The job of machining two small valve chamber covers should be a nice simple task - in fact the job was saved for a relaxing evening.
But the whole outer edges of both cast iron pieces are chilled and can't be milled. A tipped lathe tool makes an impression but tends to 'bounce' leaving high spots. I have reverted to rubbing the machined surface on a blued-up surface plate and carefully grinding the high spots with a Dremel. A surface grinder would be nice!


JasonB01/06/2020 17:03:18
18113 forum posts
1995 photos
1 articles

Good luck drilling them!

heat is probably your best option and being thin it should not bee too hard to get then red hot (850deg)

old Al01/06/2020 17:22:02
166 forum posts

send them back

mechman4802/06/2020 12:19:59
2663 forum posts
410 photos

I had a similar problem with my S10V having a chilled area on the OD of the standard. I managed to get around it by using a carbide tipped tool & a carbide insert face cutter.
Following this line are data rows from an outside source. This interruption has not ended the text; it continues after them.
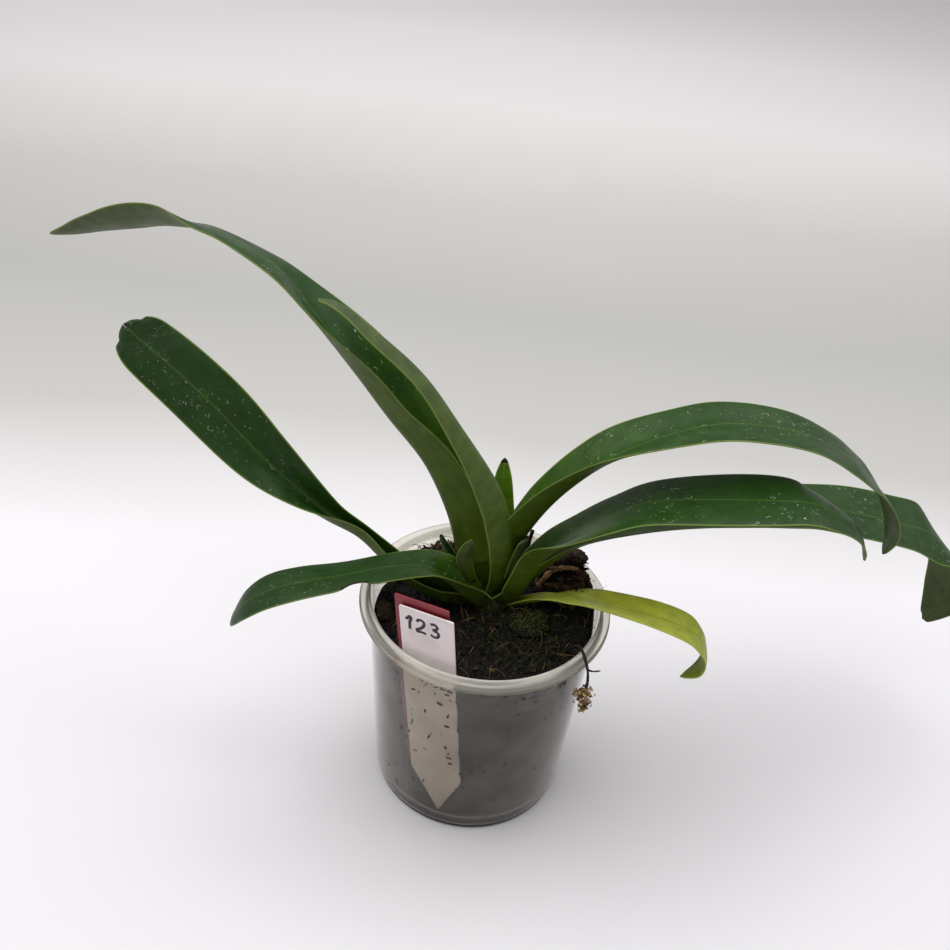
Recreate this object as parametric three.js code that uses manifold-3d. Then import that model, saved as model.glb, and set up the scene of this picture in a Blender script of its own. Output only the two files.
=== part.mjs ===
// A slipper orchid (paphiopedilum) without flower, growing in a clear plastic pot,
// with two plant labels pushed down between the pot wall and the potting mix.
// Millimetres, +Z up, the origin at the centre of the pot's base.

import * as THREE from 'three';
import { mergeVertices } from 'three/addons/utils/BufferGeometryUtils.js';
import Module from 'manifold-3d';

const wasm = await Module();
wasm.setup();

// Driving dimensions

const CLEARANCE = 0.35; // between neighbouring pieces

const POT = {
  height: 82.4,
  rimRadius: 44.1,
  rimInnerRadius: 39.7,
  ridgeHeight: 83.9, // the raised inner edge of the rim
  wallTopRadius: 40.3,
  baseRadius: 34.9,
  wall: 0.8,
  floor: 0.9,
  stepHeight: 7, // small step moulded round the foot
  segments: 48,
};

const SOIL = {
  level: 73,
  bottom: POT.floor + CLEARANCE,
  rings: 9,
  segments: 48,
  ripple: 0.7,
};

// Low hills on the potting mix: centre, height, spread
const SOIL_HILLS = [
  { x: 3, y: 8, height: 2.5, spread: 9 }, // round the crown
  { x: 30, y: 18, height: 14.5, spread: 8.5 }, // bark mound at the right back
  { x: 36, y: 5, height: 7, spread: 7 },
  { x: 16, y: -3, height: 1.6, spread: 8 }, // under the moss
  { x: -16, y: 8, height: -1.6, spread: 8 }, // hollow that the broad leaf crosses
];

const CROWN = {
  x: 2.5,
  y: 6.5,
  // height and radius up the short stem
  profile: [[58, 0], [60, 3], [68, 5.2], [76, 6.2], [80, 5], [86, 3], [91, 1.4], [92, 0]],
  segments: 14,
};

const BLADE = {
  keelThickness: 1.7,
  marginThickness: 0.85,
  keelShare: 0.35, // share of the half width over which the keel is rounded
  tipHalfWidth: 0.7, // the least half width
  columns: [-1, -0.58, -0.24, 0, 0.24, 0.58, 1],
  ringsPerSpan: 2,
};

const LABEL = {
  width: 19.6,
  length: 101,
  point: 21, // length of the pointed end
  thickness: 0.6,
  heading: -22.8, // degrees about Z, so that it follows the wall
  lean: 4.2, // degrees that it leans out with the wall
  tilt: 4.6, // degrees that it is turned in its own plane
};

// Tips of the pointed ends of the labels, on the pot's inner side
const LABEL_TIPS = {
  label_white: [-8.6, -29.9, 3.4],
  label_red: [-10.4, -27.9, 6.2],
};

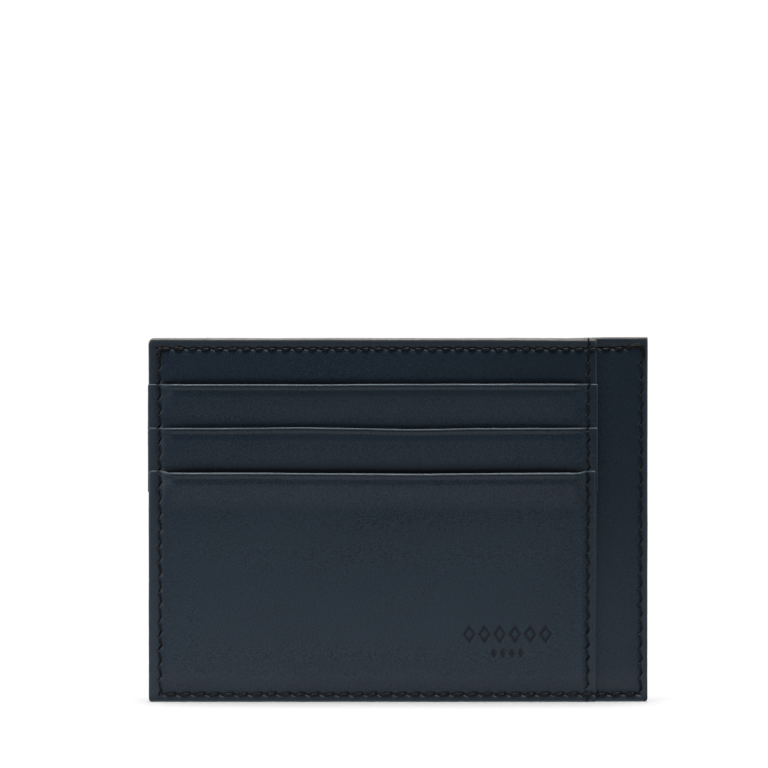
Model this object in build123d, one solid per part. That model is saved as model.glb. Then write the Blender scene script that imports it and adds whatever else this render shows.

Chilled area around the OD...

s10v casting hard skin (2).jpg


Mark Gould 102/06/2020 12:43:52
212 forum posts
120 photos

I am a novice but was told that the best way around this is to take a heavy cut. Otherwise the tool skates on the chilled outside.


JasonB02/06/2020 13:08:57
18113 forum posts
1995 photos
1 articles

A lot will depend on the depth of the chill which is not quite the same as a hard skin, In the photo above it is just limited to corners and thin edges in bad cases it can be quite deep or go all the way through. Then there is the problem that some castings only give you a very small machining allowance so no deep cuts possible

You can see the shine from the chill on this part even though I have taken a total of 3mm depth of cut. Metal was coming off in long blue ribbons more like steel than iron.

Baz02/06/2020 13:31:57
378 forum posts

Send them back, not fit for purpose.

Tony Martyr02/06/2020 15:19:50
188 forum posts
37 photos

I have consider the 'send them back' option and may do so but if the hole positions are clear of the chill (which is full depth on the edges) they will be usable. It is many years since learning about chemistry of cast iron, I seem to remember that I found it about as boring as the chemistry of boiler feed water in power stations

Grindstone Cowboy02/06/2020 17:35:27
300 forum posts
27 photos

Is heating to red heat and allowing to cool slowly a guaranteed fix for this problem?



Oily Rag02/06/2020 17:51:57
94 forum posts
54 photos

Time for a diamond milling insert cutter. I had a job a few years ago which were a high chromium alloy of cast iron (motorcycle disc brake rotors off a Norton Commando - the chromium was so they wouldn't rust!) The only way to machine them was with a diamond tipped tool. Knife through butter with those inserts!! I then used one as a fly cutter for some chilled white iron castings - again they cut beautifully!!

Maurice02/06/2020 18:07:10
464 forum posts
50 photos

I had this problem on some "Clarkson " castings many years ago. On advice, I put them in our coke stove, banked it up well with fuel, opened the damper to get everything nice and hot, then let it go out and cool overnight. No more hard spots in the castings! I realise that coke stoves are probably rare now, but heating and then slow cooling seems to be the answer.